Зато правительственные верхи были свободны от этого недуга. Случаи, когда к злоупотреблениям оказывались причастны министры или другие представители власти, были редчайшими сенсационными исключениями.
Как бы то ни было, русская администрация, даже в самых несовершенных своих частях, выполняла, несмотря на трудные условия, возложенную на нее задачу. Царская власть имела в своем распоряжении послушный и стройно организованный государственный аппарат, прилаженный к многообразным потребностям Российской империи. Этот аппарат создавался веками – от московских приказов – и во многом достиг высокого совершенства.
Но русский царь был не только главой государства: он был в то же время главою Русской православной церкви, занимавшей первенствущее положение в стране. Это, конечно, не означало, что царь был вправе касаться церковных догматов; соборное устройство православной церкви исключало такое понимание прав царя. Но по предложению Святейшего синода, высшей церковной коллегии, назначение епископов производилось царем; и от него же зависело (в том же порядке) пополнение состава самого Синода. Связующим звеном между церковью и государством был обер-прокурор Синода. Эта должность более четверти века занималась К. П. Победоносцевым, человеком выдающегося ума и сильной воли, учителем двух императоров – Александра III и Николая II.
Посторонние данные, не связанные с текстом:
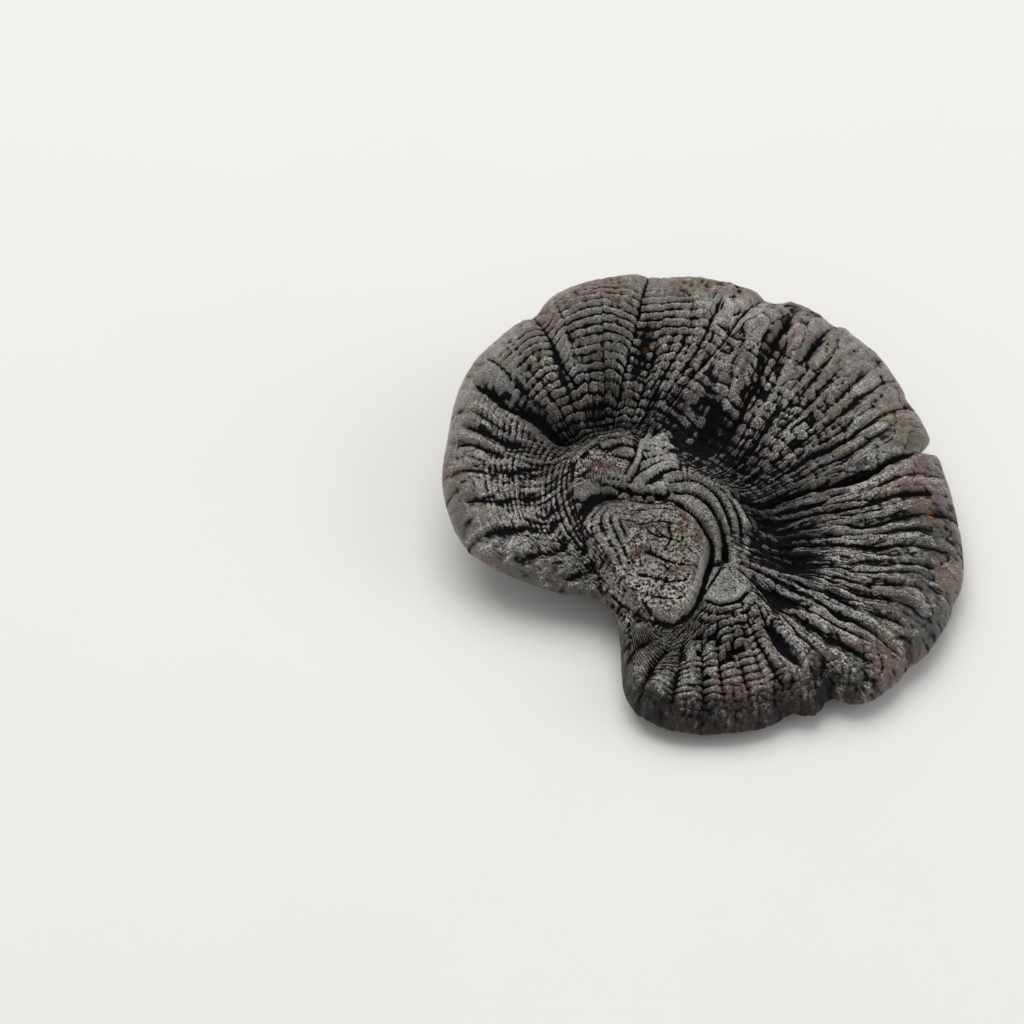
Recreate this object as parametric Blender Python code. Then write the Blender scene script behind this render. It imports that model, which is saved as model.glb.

За время правления императора Александра III проявились следующие основные тенденции власти: не огульно-отрицательное, но во всяком случае критическое отношение к тому, что именовалось «прогрессом», и стремление придать России больше внутреннего единства путем утверждения первенства русских элементов страны. Кроме того, одновременно проявлялись два течения, далеко не сходные, но как бы восполнявшие друг друга. Одно, ставящее себе целью защиту слабых от сильных, предпочитающее широкие народные массы отделившимся от них верхам, с некоторыми уравнительными склонностями, в терминах нашего времени можно было бы назвать «демофильским» или христианско-социальным. Это – течение, представителями которого были, наряду с другими, министр юстиции Манасеин (ушедший в отставку в 1894 г.) и К. П. Победоносцев, писавший, что «дворяне одинаково с народом подлежат обузданию». Другое течение, нашедшее себе выразителя в министре внутренних дел графе Д. А. Толстом, стремилось к укреплению правящих сословий, к установлению известной иерархии в государстве. Первое течение между прочим горячо отстаивало крестьянскую общину как своеобразную русскую форму решения социального вопроса.